I was just trying to use "pop" to pop several items off the front of a list. I'm making a MIDI debugger. I've been very happy with the ease that newLISP has allowed for bit-banging this serial protocol.
My only gripe so far is that there is no equivalent to "pop" that lets me take multiple elements from a list. How about "extract" that is like "slice", but destructive like "extend"? Or some boolean flag to slice?
That, and bind wants the variables in the association list to all have names that begin with Uppercase. That is annoying. I note that the examples in the manual don't require this. Am I doing something wrong? Bind+unify is very cool, but the Title-case requirement is a boner-killer. Otherwise, a syntax like (setq '(a b c d) (some-function)) would be nice. Similarly with the let family. Or is this something where I am supposed to use macro wizardry by diving into my copy of Paul Graham's "On Lisp" and translating to newLISP?
Ted
Can you tell us more about the application problem you want to solve and give code examples?

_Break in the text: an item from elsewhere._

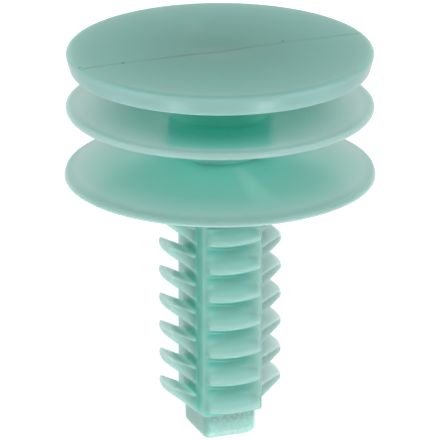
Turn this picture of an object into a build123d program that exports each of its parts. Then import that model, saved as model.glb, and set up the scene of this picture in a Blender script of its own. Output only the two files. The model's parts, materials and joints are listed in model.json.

... also it is not true that 'bind' wants variables in title-case. Title-case is only required for variables in 'unify'.
> (bind '((a 1) (b 2)))
2
> a
1
> b
2
>
regarding your '(setq '(a b c d) (some-function))' snipped, perhaps you mean this:
> (map set '(a b c) '(1 2 3))
(1 2 3)
> a
1
> b
2
> c
3
>
Yes, you are right, it is unify that wants title-case. I feel foolish now; thanks for the map-set example. That is what I wanted.
I never thought of
(map set '(a b c) '(1 2 3))
... probably because it's not allowed in other languages.
Gambit Scheme:
4> (map define '(ee ff gg) '(22 33 44))
*** ERROR IN (console)@8.6 -- Macro name can't be used as a variable: define
Don't know about Scheme, but in SBCL:
* (mapc #'set '(ee ff gg) '(22 33 44))
(EE FF GG)
* ee
22
* ff
33
* gg
44
Quote from: "rickyboy"
Don't know about Scheme, but in SBCL:
* (mapc #'set '(ee ff gg) '(22 33 44))
(EE FF GG)
* ee
22
* ff
33
* gg
44
Yes, I later realized that. My post has been corrected.